L’art. 43, comma 2 dell’Ordinamento Penitenziario vigente dà al Direttore dell’Istituto di pena l’obbligo di comunicare la data prevista per l’uscita del dimittendo (è così che si chiama) al “Consiglio di aiuto sociale” e al “Centro di servizio sociale” del luogo in cui ha sede l’Istituto o di quello in cui il detenuto si stabilisce. Un dettaglio curioso è che i “Consigli di aiuto sociale”, non sono stati istituti da nessuna parte; ce n’è uno a Palermo e basta.

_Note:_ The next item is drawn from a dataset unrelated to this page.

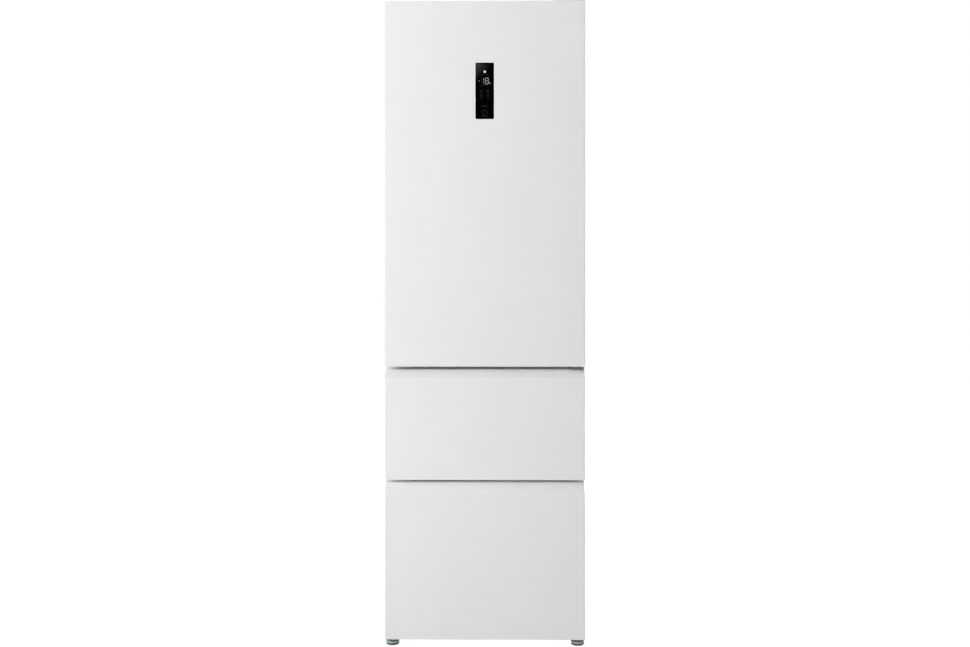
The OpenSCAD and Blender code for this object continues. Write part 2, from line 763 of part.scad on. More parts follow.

Una chimera, dunque. Persino il Dipartimento dell’Amministrazione Penitenziaria se n’è accorto e ha mandato, già nel 2022, una Circolare che sembra dire cose ovvie, ma che evidentemente non lo sono poi tanto. Per esempio, stilare l’elenco dei detenuti in fase di dimissione, da aggiornare mensilmente (un elenco che evidentemente non c’è, se il DAP lo consiglia…), affinché vengano attivati in breve tempo gli interventi di sostegno. Favorire i momenti di incontro del detenuto con i familiari, autorizzando colloqui aggiuntivi. Assicurare durante la detenzione un’attività lavorativa, affinché ai detenuti in via di liberazione vengano fornite risorse di cui disporre alla dimissione, con la possibilità di continuarla dopo l’uscita dal carcere. L’inserimento in attività di pubblica utilità, sottolinea il DAP, andrebbe benissimo. Vanno previsti momenti di incontro tra operatori e familiari, individuando una persona alla quale ci si possa rivolgere - una volta usciti - per la risoluzione di problemi di accoglienza, ascolto, informazione e tutte le variabili collegate (abitazione, documenti, ricerca del lavoro, aspetti legati al sostegno psicologico sia per i familiari che per gli ex detenuti…). Anche all’interno degli Istituti è stata da tempo istituita una figura analoga, il cosiddetto “Agente di rete”, che deve appunto mettere in rete i vari soggetti preposti alla cura e all’assistenza delle persone. Purtroppo, parlandone in generale, gli Agenti di rete ci sono, ma di solito vengono incaricati per poche ore, assolutamente inadeguate al volume delle richieste e risultano decisamente oberati.

Colpisce una raccomandazione da parte del DAP in quella circolare: si sollecita l’assistenza del Volontariato. Gli enti del Volontariato carcerario vengono citati sia come possibili fornitori, a chi esca di prigione, di opuscoli contenenti indicazioni di luoghi dove poter mangiare e dormire, linee dei mezzi pubblici, ospedali e Centri di assistenza, sportelli del lavoro, indirizzo dello UEPE. Di fatto già lo fanno in molti luoghi di detenzione e poi come sostegno al rientro nella società.

Il Volontariato. È ben un curioso Paese, l’Italia. Quando i tanti meravigliosi Volontari chiedono alle amministrazioni carcerarie di poter mettere in piedi qualche attività, non trovano sempre strade aperte o facilitazioni, anzi! Ma quando il dimittendo è pronto e diventa, almeno potenzialmente, un problema sociale, ecco che quei Volontari che sono stati spesso contenuti o ridimensionati, diventano essenziali e vengono formalmente chiamati in causa. Così, cogliamo l’occasione per ringraziarli anche di questo. Meno male che esistono; sono un dono per chi sta dentro e per chi finalmente esce. Forse, dovrebbe essere diverso; forse, dovrebbe esserci più Stato… ma la solidarietà, l’attenzione, la carità non hanno targa. E sono sempre benedette.